Exercise, and also any limits, restrictions or arrangements which the directors of the Company

consider necessary or appropriate to deal with treasury shares, fractional entitlements, record dates,

legal, regulatory or practical problems in, or under the laws of, any territory or any other matter in

connection with the Capital Raise or any Warrant Exercise.

Resolution 4

THAT, subject to and conditional upon the passing of each of the Resolutions, in addition to the authority granted by Resolution 3, the directors of the Company be generally empowered, pursuant to sections 570 and 573 of the Act, to allot equity securities (as defined in the Act) in the Company for cash pursuant to the authority conferred by Resolution 2 as if section 561(1) of the Act did not apply to such allotment. This power:

(a) expires (unless previously renewed, varied or revoked by the Company in general meeting) at the end of the next annual general meeting of the Company after the date on which this resolution is passed

(or, if earlier, at the close of business on the date that is 15 months after the date this resolution is

passed), but the Company may before such expiry make an offer or agreement which would or might

require equity securities to be allotted after such expiry, and the directors may allot equity securities in

pursuance of that offer or agreement as if this power had not expired; and

(b) shall be limited to the allotment of equity securities in connection with an offer of equity securities

(but in the case of the authority granted under Resolution 2(a)(i)(B), by way of a rights issue only):

(i) to the holders of ordinary shares in the Company in proportion (or as nearly as may be

practicable) to their existing holdings; and

(ii) to people who hold other equity securities, if this is required by the rights of those securities, or,

if the directors consider it necessary, as permitted by the rights of those securities,

except that the directors may impose any limits or restrictions and make arrangements which they

consider necessary or appropriate to deal with treasury shares, fractional entitlements, record dates,

legal, regulatory or practical problems which may arise under the laws of or the requirements of, any

regulatory body or stock exchange in any territory or any other matter whatsoever; and

(c) in the case of the authority granted under Resolution 2(a)(i)(A), shall be limited to the allotment of

equity securities for cash (otherwise than pursuant to paragraph (b) above) up to an aggregate nominal

amount of £304,050.76.

This power applies in relation to a sale of shares which is an allotment of equity securities by virtue of

section 560(3) of the Act as if, in the first paragraph of this resolution, the words “pursuant to the authority conferred by Resolution 2” were omitted.

Resolution 5

THAT, subject to and conditional upon the passing of each of the Resolutions, in addition to the authority granted by Resolution 3 and Resolution 4, the directors be generally empowered pursuant to section 570 and section 573 of the Act to allot equity securities (as defined in the Act) for cash, pursuant to the authority conferred by Resolution 2 as if section 561(1) of the Act did not apply to the allotment. This power:

(a) expires (unless previously renewed, varied or revoked by the Company in general meeting) at the end of the next annual general meeting of the Company after the date on which this resolution is passed

(or, if earlier, at the close of business on the date that is 15 months after the date this resolution is

passed), but the Company may make an offer or agreement which would or might require equity

securities to be allotted after expiry of this power and the directors may allot equity securities in

pursuance of that offer or agreement as if this power had not expired; and

(b) in the case of the authority granted under Resolution 2(a)(i)(A) shall be limited to the allotment of

equity securities for cash up to an aggregate nominal amount of £304,050.76 and provided that the

allotment is for the purposes of financing (or refinancing, if the power is used within six months of

the original transaction) a transaction which the directors determine to be an acquisition or other

capital investment of a kind contemplated by the Pre-Emption Group’s Statement of Principles.

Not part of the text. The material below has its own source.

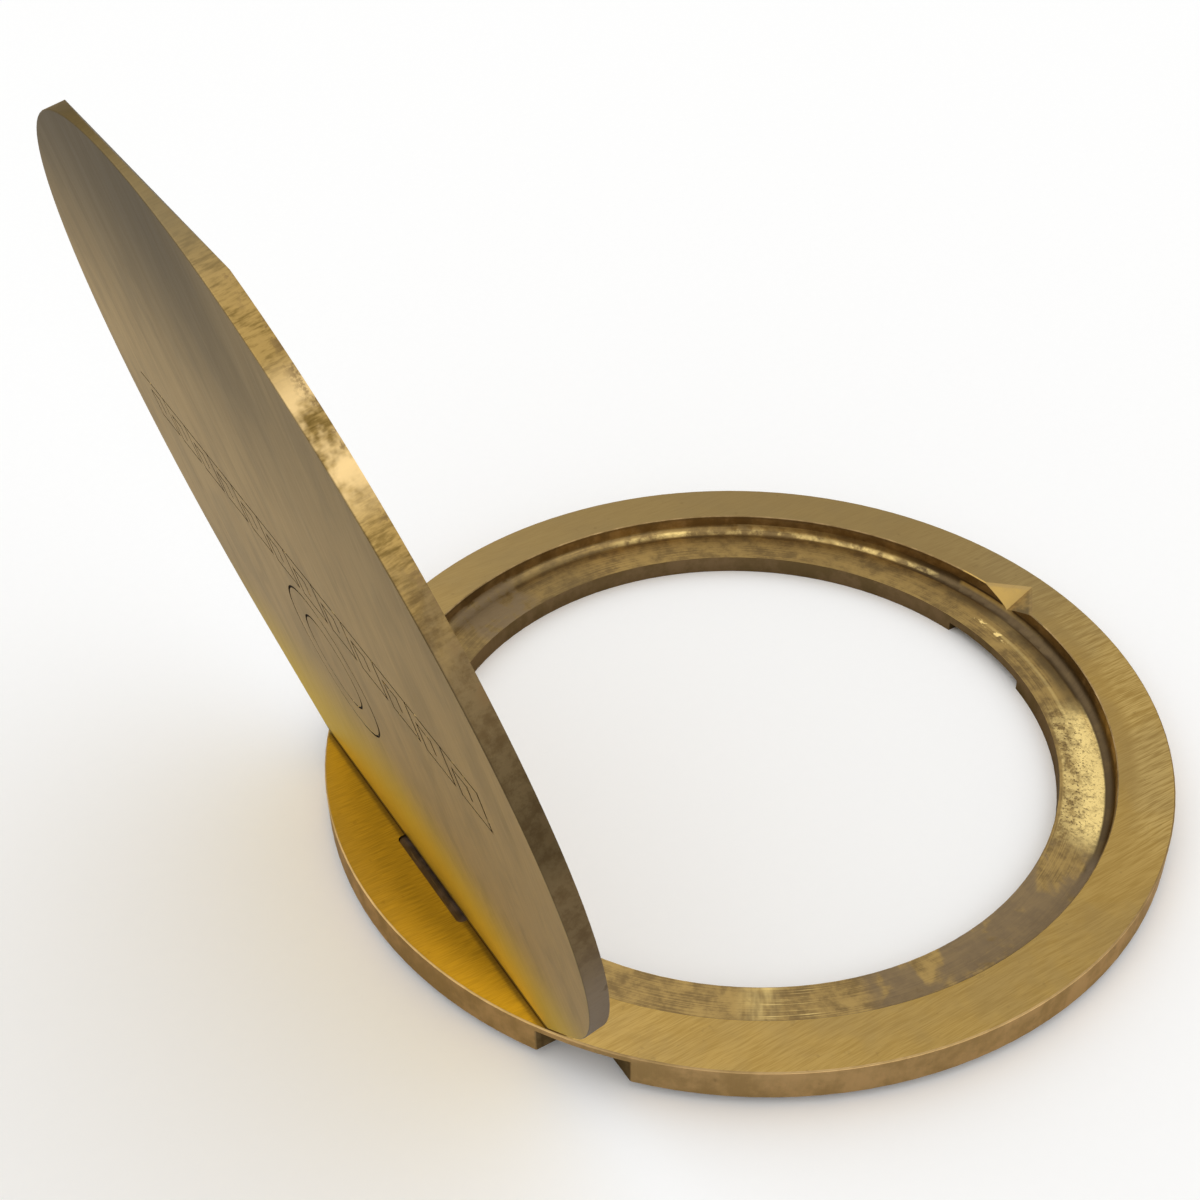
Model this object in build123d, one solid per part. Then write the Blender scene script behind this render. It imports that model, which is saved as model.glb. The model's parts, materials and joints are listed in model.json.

This power applies in relation to a sale of shares which is an allotment of equity securities by virtue of

section 560(3) of the Act as if in the first paragraph of this resolution the words “pursuant to the authority conferred by Resolution 2” were omitted.

Resolution 6

THAT, subject to and conditional upon the passing of each of the Resolutions, the issue of up to

567,228,083 ordinary shares in the Company of one pence each pursuant to the Capital Raise and any

Warrant Exercise for cash at a price of ten pence per share (which represents a discount of more than 10% to the middle market price of the ordinary shares in the Company as at 23 October 2020, being the

business day prior to the announcement of the Capital Raise) and otherwise on the terms of the Prospectus be and is hereby approved.

Resolution 7

THAT, subject to and conditional upon the passing of each of the Resolutions, the terms of the Capital

Raise and any Warrant Exercise be and are hereby approved and the Directors of the Company be and are hereby directed to implement the Capital Raise and any Warrant Exercise on the basis described in the Prospectus and are generally and unconditionally authorised to exercise all or any of the powers of the Company to the extent necessary to implement the Capital Raise and any Warrant Exercise.

Resolution 8

THAT, subject to and conditional upon the passing of each of the Resolutions, the allotment and issue to

Toscafund of up to 39,764,843 ordinary shares in the Company each in connection with the Firm Placing,

which constitutes a related party transaction pursuant to the Listing Rules (as defined in the Prospectus) by reason of Toscafund being a related party because it is a substantial shareholder in the Company (being a party which is entitled to exercise control of 10 per cent. or more of the Company’s votes able to be cast on all or substantially all of the matters at general meetings of the Company), be and is hereby approved.

Resolution 9

THAT, the directors of the Company be generally and unconditionally authorised to:

(a) cancel the listing of the issued ordinary shares in the Company on the premium segment of the

Official List of the Financial Conduct Authority and to remove such ordinary shares in the Company

from trading on the London Stock Exchange plc’s main market for listed securities; and

(b) apply for admission of the issued ordinary shares in the Company to trading on AIM, the market of

that name operated by London Stock Exchange plc.